The drugstore, the movie theatre and the old high school are among the landmarks that are long gone. Other destinations no longer with us include such places as the Block Mansion and Northwood Drive-in. Groups of youngsters used to get a kick out of driving out to the vacant former summer home of the Meier Block family near a very rural 126th Street and Gray Road. The Block farm was essentially where Brookshire subdivision and golf course are now located. Far back from Gray Road stood the supposedly haunted Block Mansion. Kids liked to go there just to try to scare each other. It was especially effective on a dark, windy night. Today, owner’s liability and trespass laws would prohibit any thought of such activity. In the 50s no one seemed to worry about it.

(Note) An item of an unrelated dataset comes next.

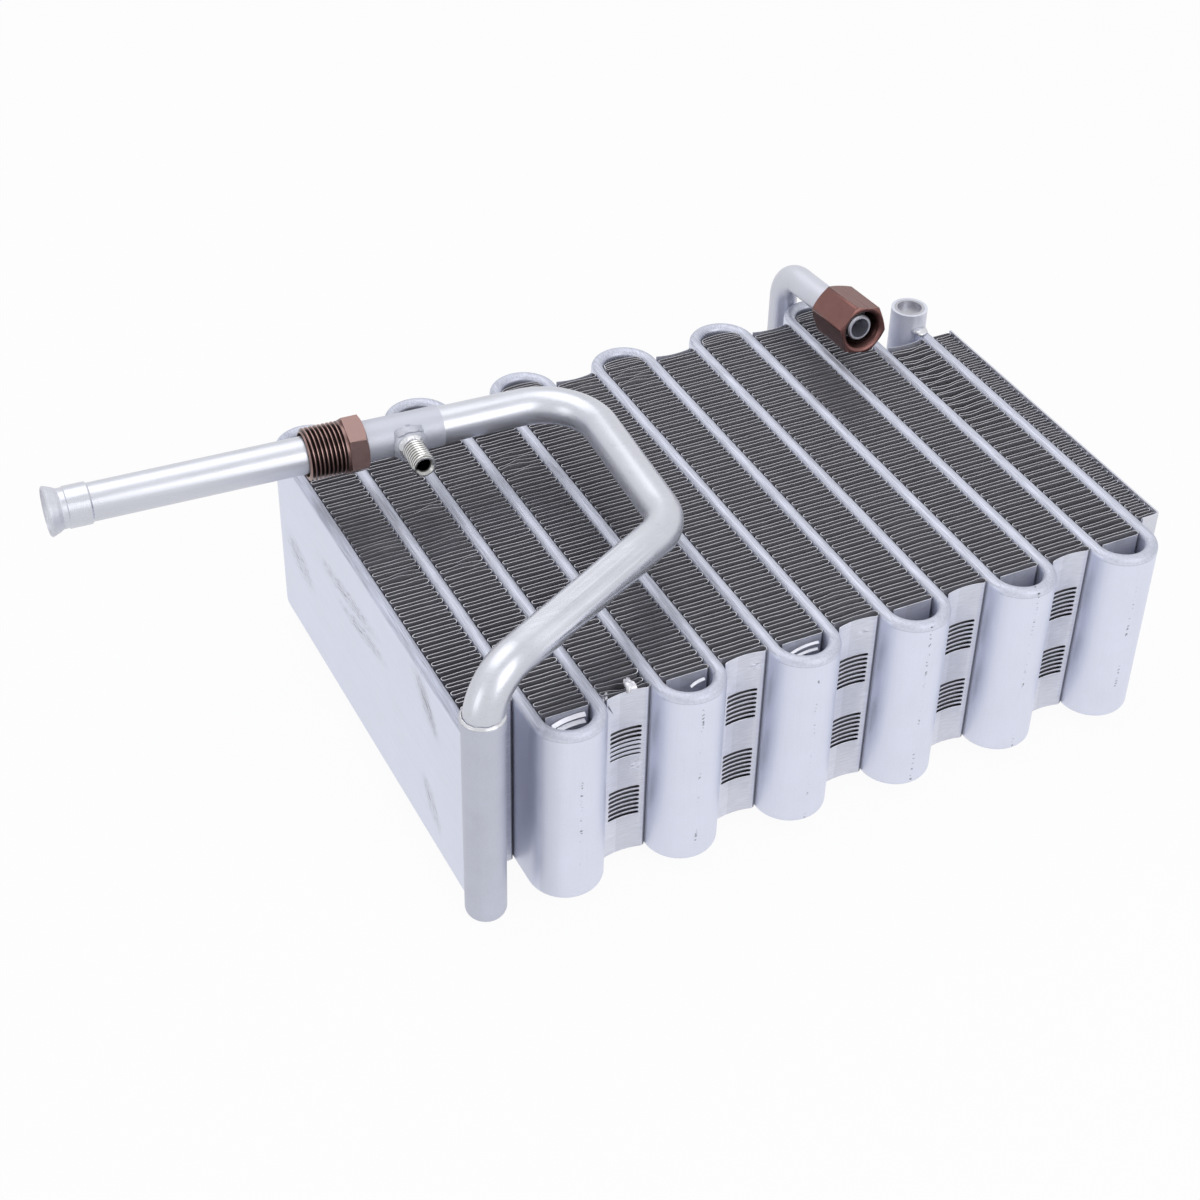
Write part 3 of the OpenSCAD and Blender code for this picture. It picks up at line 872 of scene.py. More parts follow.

Then, there was Northwood. It was a hangout for teens from Carmel and from a new, prestigious North Central. Northwood had started as a truck stop in the early days, but found its niche as a drive-in restaurant. It was located at 91st Street and U.S. 31 which is not Carmel, but close enough to visit without raising parents’ concerns. Northwood served its sandwiches on toast instead of buns. Before going to Northwood, one might have to get gas at John Parsley’s Standard Station which did business in a way hard for us to imagine today. Not only was gas 29 cents a gallon as late as 1959, but you didn’t have to pay immediately. John would pump your gas, check the oil and then just wave as he said, “I got ya.” That meant he would remember to record the amount, and you could pay at the end of the month. John trusted you to come back, and you trusted him to charge the correct amount. That was John Parsley, and that’s the kind of place Carmel was in the 1950s.